Perhaps more resonant for self-published authors broadly, she wrote, “This model needs to be changed for it to work. Authors shouldn’t be paid lottery style.” (In the current system, Amazon decides, retroactively, how much money to allocate to authors for each KU borrow. The amount paid per borrow has been dropping since the program launched in late July.)
In follow-up comments, Ward added, “That’s why I posted this info. I assumed I was the only one. I thought I was too stupid to make KU work, but both months I was an ‘All Star’ so something just doesn’t work. Plus other heavy hitters starting talking, telling me a similar story. The model itself is flawed….I have 60+ books, lots of new titles, and if I’m at the top of the KU list for the entire 60 days I was enrolled and lost a LOT of money, then something is wrong with the model.” (By our own data, Ward has had 12 works appears on bestseller lists during 2014.) She also indicated the KU experience affected all of her titles at Amazon, even the ones that were not part of the subscription service, “because buyers changed into borrowers, who in turn did not spend money on my other titles.” And “Ditto on audio sales. They’ve vanished.”

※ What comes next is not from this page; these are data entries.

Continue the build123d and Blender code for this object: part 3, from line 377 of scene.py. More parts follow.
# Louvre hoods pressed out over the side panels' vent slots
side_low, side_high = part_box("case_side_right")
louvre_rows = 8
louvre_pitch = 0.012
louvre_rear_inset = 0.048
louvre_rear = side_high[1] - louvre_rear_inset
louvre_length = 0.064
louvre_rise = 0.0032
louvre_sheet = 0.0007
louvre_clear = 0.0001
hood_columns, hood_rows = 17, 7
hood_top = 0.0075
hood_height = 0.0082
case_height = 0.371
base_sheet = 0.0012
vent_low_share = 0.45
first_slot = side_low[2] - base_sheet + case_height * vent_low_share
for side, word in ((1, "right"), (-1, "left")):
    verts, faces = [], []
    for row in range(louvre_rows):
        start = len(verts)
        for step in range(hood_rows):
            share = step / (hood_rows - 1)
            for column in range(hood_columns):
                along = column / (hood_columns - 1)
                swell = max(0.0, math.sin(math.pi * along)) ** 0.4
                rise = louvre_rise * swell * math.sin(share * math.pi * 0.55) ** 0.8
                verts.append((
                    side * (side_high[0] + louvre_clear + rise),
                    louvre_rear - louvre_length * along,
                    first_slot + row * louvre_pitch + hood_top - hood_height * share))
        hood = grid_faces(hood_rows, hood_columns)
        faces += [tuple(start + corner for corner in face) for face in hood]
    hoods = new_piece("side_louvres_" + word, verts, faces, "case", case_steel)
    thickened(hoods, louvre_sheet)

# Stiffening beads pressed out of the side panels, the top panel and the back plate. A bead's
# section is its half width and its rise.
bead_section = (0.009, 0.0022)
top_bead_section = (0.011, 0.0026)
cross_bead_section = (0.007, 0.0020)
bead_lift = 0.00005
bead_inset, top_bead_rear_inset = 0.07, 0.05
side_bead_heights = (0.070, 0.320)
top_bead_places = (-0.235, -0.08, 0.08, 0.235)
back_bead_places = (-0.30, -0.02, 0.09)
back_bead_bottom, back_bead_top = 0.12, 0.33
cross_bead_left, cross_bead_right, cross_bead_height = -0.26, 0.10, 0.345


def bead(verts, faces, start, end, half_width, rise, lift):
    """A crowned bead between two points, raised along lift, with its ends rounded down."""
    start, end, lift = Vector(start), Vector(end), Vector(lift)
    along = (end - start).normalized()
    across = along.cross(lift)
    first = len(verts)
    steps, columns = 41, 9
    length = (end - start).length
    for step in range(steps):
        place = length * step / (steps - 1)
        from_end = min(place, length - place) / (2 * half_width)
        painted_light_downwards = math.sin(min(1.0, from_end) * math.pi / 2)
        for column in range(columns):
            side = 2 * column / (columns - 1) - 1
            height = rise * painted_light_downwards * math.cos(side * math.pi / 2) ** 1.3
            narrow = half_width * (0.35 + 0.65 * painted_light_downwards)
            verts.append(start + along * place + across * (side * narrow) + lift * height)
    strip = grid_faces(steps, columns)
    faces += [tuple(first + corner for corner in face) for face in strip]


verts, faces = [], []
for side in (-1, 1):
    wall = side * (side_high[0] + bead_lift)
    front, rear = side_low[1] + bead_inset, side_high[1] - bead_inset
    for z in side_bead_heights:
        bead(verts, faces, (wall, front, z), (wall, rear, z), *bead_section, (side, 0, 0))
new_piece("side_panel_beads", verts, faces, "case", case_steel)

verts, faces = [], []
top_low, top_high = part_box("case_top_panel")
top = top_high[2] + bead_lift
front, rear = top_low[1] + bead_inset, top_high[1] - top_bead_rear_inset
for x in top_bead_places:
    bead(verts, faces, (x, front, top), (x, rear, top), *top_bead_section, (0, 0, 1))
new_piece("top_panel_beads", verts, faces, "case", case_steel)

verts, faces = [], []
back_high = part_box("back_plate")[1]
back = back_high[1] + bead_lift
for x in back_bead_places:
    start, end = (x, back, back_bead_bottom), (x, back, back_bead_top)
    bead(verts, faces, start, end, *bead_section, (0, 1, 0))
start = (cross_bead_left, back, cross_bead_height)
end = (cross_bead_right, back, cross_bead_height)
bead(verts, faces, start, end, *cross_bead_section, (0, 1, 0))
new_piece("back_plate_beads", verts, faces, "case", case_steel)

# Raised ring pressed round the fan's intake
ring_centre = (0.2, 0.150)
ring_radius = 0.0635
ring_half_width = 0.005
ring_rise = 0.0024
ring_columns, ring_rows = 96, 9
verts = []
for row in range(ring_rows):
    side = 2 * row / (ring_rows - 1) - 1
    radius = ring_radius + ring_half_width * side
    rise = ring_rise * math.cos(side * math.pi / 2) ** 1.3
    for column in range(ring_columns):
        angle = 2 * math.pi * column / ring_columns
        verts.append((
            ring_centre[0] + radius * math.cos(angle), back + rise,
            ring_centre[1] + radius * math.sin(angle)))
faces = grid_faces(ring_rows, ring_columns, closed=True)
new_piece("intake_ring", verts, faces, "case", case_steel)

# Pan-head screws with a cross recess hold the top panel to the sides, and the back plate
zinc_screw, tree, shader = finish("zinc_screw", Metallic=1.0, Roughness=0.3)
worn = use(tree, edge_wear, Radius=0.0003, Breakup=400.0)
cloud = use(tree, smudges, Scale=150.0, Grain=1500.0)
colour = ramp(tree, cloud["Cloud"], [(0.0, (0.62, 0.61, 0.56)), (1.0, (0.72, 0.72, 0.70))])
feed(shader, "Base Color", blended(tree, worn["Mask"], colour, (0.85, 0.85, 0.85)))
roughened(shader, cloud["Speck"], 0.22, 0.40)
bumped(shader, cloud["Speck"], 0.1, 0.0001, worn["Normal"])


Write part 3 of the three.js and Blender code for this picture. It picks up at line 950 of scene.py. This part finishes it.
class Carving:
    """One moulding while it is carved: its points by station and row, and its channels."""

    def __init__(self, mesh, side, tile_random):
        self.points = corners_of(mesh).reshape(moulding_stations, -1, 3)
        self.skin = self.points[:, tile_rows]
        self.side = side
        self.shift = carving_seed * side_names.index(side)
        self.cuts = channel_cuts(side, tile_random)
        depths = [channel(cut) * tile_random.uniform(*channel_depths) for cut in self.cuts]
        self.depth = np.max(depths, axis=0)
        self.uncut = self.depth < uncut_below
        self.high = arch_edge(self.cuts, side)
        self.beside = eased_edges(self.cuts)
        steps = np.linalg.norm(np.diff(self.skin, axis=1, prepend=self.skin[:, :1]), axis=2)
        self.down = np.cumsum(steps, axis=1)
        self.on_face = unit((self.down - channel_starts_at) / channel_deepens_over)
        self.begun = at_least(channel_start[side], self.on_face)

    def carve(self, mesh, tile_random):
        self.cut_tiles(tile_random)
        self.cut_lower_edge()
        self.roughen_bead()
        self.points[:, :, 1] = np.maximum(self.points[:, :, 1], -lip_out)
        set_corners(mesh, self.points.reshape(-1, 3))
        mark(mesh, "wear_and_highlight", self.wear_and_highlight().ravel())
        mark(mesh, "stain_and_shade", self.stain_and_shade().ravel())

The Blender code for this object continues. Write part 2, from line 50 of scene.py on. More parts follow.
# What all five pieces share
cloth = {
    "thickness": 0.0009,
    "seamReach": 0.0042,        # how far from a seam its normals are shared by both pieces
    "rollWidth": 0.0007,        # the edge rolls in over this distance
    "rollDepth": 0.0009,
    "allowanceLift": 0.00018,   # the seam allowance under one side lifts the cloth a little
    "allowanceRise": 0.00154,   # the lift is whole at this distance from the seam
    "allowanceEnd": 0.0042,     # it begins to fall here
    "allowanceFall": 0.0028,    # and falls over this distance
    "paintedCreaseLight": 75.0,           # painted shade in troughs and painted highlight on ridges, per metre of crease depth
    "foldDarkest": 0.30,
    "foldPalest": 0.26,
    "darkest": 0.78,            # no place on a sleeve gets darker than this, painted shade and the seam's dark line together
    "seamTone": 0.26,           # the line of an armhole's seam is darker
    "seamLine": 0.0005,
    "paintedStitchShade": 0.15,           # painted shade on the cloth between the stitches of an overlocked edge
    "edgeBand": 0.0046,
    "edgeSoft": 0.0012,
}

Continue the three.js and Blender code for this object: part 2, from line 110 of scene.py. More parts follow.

A number of other authors joining the forum tell stories similar to Ward’s, though there are also authors who say that KU has increased their net earnings. One common belief is that the current KU economics favor short works — “KU has allowed for shorter works to steal marketshare from longer works, pushing them out of sales rankings, search result rankings, also boughts, top 100 lists, and overall visibility. You think I’m wrong? Go read any of the popular erotica forums, those writers are cleaning up like it’s 2012 again.”
Self Published authors. We need to keep our eyes open for more info on this subject.